The Spring benefit of this celebrated documentary theater troupe will livestream performances by Civilian artists and guests
The Sisters Rosensweig
Spotlight on Plays on Stellar
8 p.m. Available through May 24.
$12 (before 5/18), $18
This Zoom reading of Wendy Wasserstein’s comedy about the reunion of three sisters features Jason Alexander, John Behlmann, Lisa Edelstein, Kathryn Hahn, Kathryn Newton, Tracee Chimo Pallero, Chris Perfetti & James Urbaniak
This American Wife
FourthWall Theatrical and Fake Friends on Stellar
8 p.m. Livestreamed through May 29 On demand May 31-June 6
This campy, cheeky multimedia tribute to The Real Housewives TV franchisee is he newest experiment in live internet theater from Fake Friends (who brought us Circle Jerk).
Friday, May 21
Wine In The Wilderness
Roundabout’s Refocus Project
Available through May 24
In Alice Childress play, a struggling artist is working on his masterpiece, a triptych representing different aspects of Black womanhood, when one of his models makes him rethink his conception of the feminine ideal. The latest reading of the Refocus Project, the play debuted on TV in 1969, but some stations refused to air it.
Adventurphile
Keen Company
7 p.m.
An audio drama by Melissa Li and Kit Yan (“Interstate”).about a podcast that travels with its listeners to an uninhabited island off the southern coast of China
Verdi’s Nabucco
Metropolitan Opera
7:30 p.m. available for 23 hours
Starring Liudmyla Monastyrska, Jamie Barton, Russell Thomas, Plácido Domingo, and Dmitry Belosselskiy, conducted by James Levine. Production by Elijah Moshinsky. From January 7, 2017.
Grey Matters
Colt Coeur
8 p.m. Available through May 26
$5 – $250
Based on real life events, the play chronicles the love, labor and pain of being in an interracial marriage in Brooklyn in the 1970 and 1980s. Jeannie is white and pregnant, Ed is black and the father, they love each other but… is love enough? Does grey matter?

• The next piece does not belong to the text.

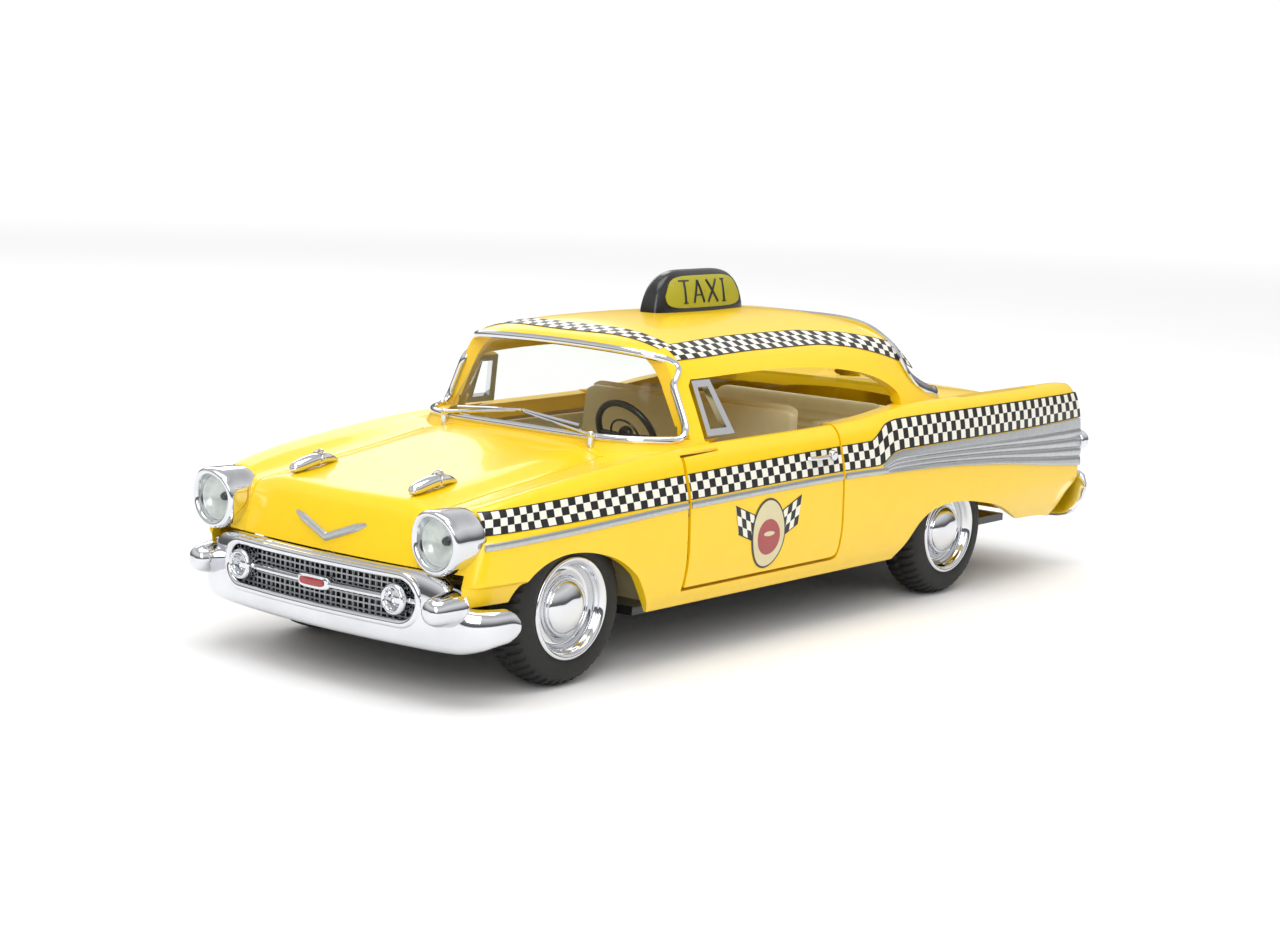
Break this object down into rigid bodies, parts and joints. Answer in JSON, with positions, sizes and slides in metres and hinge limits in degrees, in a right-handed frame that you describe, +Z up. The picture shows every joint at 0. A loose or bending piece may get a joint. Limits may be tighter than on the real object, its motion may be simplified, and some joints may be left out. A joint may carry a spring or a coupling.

Agatha Christie’s The Mysterious Affair at Styles
Austin Playhouse
8:30 pm ET.Available through June 5
$15
A virtual production directed and adapted by Lara Toner Haddock of Agatha Christie’s first published novel, which introduced the world to one of her most beloved characters, Belgian Inspector Hercule Poirot.
**A few caveats:
This calendar lists shows only on the day they “open.” Some are live and available only for that one performance. Some are repeated live over several dates. Other shows are available as recordings for four days, or a week, or longer. (I’ll put down how long they’re available, if I know.)

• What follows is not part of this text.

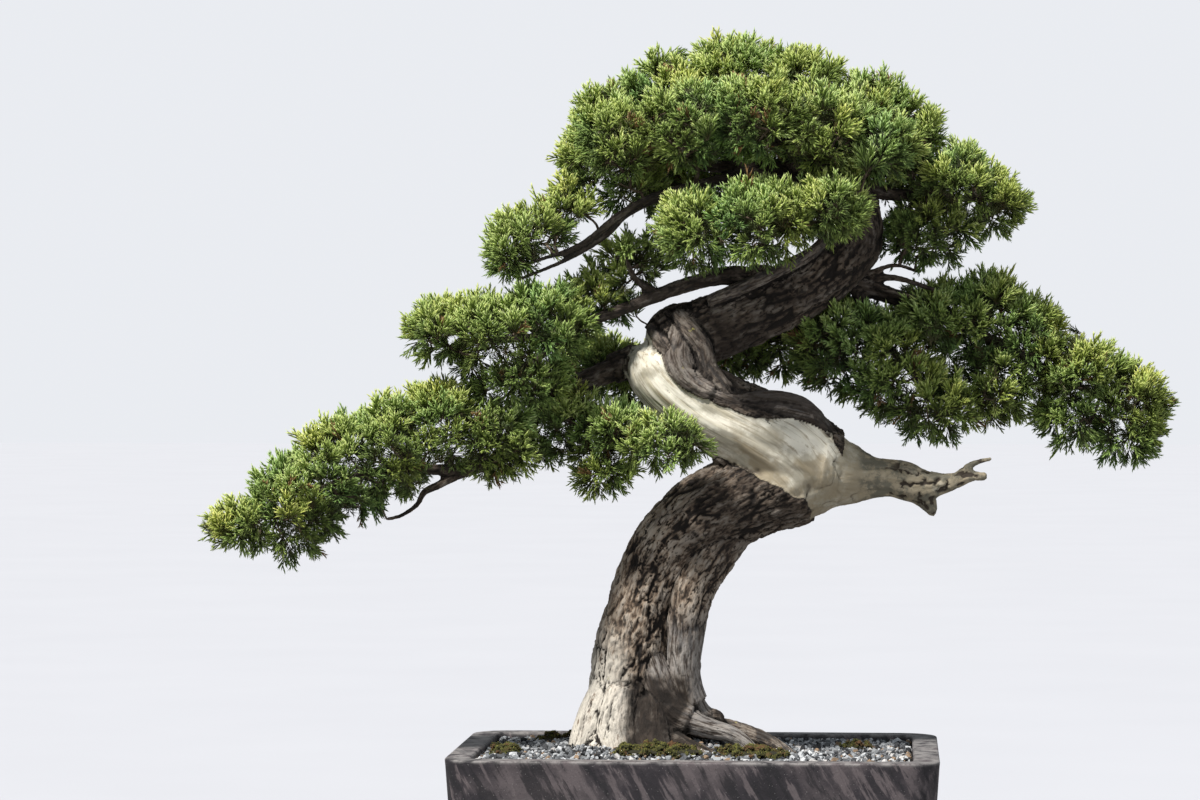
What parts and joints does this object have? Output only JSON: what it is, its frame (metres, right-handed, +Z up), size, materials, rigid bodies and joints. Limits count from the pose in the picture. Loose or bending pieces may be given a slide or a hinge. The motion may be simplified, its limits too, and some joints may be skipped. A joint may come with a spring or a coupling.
{
  "type": "bonsai tree in a pot",
  "caption": "Juniper bonsai with a leaning, partly bleached trunk and layered foliage pads, growing in gritty soil in a rectangular unglazed clay pot.",
  "frame": {"origin": "centre of the pot's footprint, on the surface that its feet stand on", "axes": "+Z up along the tree's height, +X to the right seen from the tree's front, -Y towards the front"},
  "size_m": [0.8226, 0.2902, 0.7347],
  "materials": {
    "fired_clay": "matte",
    "grit_soil": "matte",
    "juniper_wood": "matte",
    "juniper_foliage": "matte",
    "moss": "matte",
    "screen_plastic": "matte"
  },
  "bodies": {
    "root": {"pot": "fired_clay", "drain_screen_left": "screen_plastic", "drain_screen_right": "screen_plastic", "soil": "grit_soil", "moss_front": "moss", "moss_front_right": "moss", "moss_right": "moss", "moss_left": "moss", "moss_back": "moss", "moss_back_left": "moss", "tree_wood": "juniper_wood", "foliage_crown_top": "juniper_foliage", "foliage_crown_top_left": "juniper_foliage", "foliage_crown_top_right": "juniper_foliage", "foliage_crown_left": "juniper_foliage", "foliage_crown_right": "juniper_foliage", "foliage_crown_far_right": "juniper_foliage", "foliage_crown_front": "juniper_foliage", "foliage_crown_back": "juniper_foliage", "foliage_upper_left": "juniper_foliage", "foliage_left_middle": "juniper_foliage", "foliage_left_low": "juniper_foliage", "foliage_left_inner": "juniper_foliage", "foliage_left_back": "juniper_foliage", "foliage_right_inner": "juniper_foliage", "foliage_right_middle": "juniper_foliage", "foliage_right_tip": "juniper_foliage", "foliage_back_low": "juniper_foliage"}
  },
  "joints": []
}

My definition of theater for the purposes of this calendar generally does not extend to variety shows, cast reunions, concerts, galas, panel discussions, documentaries, classes, or interviews — of which there are plenty, many worth checking out. My focus here is on creative storytelling in performance. (I make an occasional exception for a high-profile Netathon,involving many theater artists, or a novel event)
Pre-pandemic, it was relatively easy to put together a monthly calendar of openings, because theaters, companies and producers worked way in advance. Since physical theaters were shut down , many shows are put together at the last minute, sometimes not even announced until the very day of their launch. (And there have been last-minute cancellations too.) So consider the listings here, even though a weekly calendar, as just a taste of what’s to come. (But there’s a good reason to offer such a calendar, even if incomplete: The shows, especially the ones in-person, are selling out quickly.)